@da_wae Well, you're correct that it's rarely wise to claim 100% certainty about these things

, but I'm currently developing a piece of video/image processing software based on GLSL shaders. I'm only ever working in 2D, but the shaders that I create include color correction filters. I'm around 99% certain that what we're seeing are post-rasterization fragment/pixel shaders applied after the 3D data has been converted to a 2D image, so right at the end of the pipeline. These can be dynamic and you can feed it variables from the game in real-time - for example, reducing the overall magnitude of the filter as the player moves away from the star, which appears to be what's happening. You can do all manner of the sophisticated things, such as isolate the shadows, mids and highlights and apply different values to each, but you're just acting on pixels. The benefit is that you can alter the image in pretty dramatic ways and computationally it's fairly cheap.

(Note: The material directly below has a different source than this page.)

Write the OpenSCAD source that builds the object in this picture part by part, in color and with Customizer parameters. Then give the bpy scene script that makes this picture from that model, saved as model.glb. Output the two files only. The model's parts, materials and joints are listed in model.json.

I can't see any way of completely and cleanly isolating elements from earlier stages in the pipeline, especially since we're dealing with semi-transparent elements.
Assuming that this is the case, I can understand FD's rationale for introducing it, but they must also be aware of it's shortcomings. Clearly they feel that the unnatural looking changes to the HUD and skybox are worth it. I can't see any "fix" other than reducing the effect significantly (which defeats the purpose) or disabling the filters.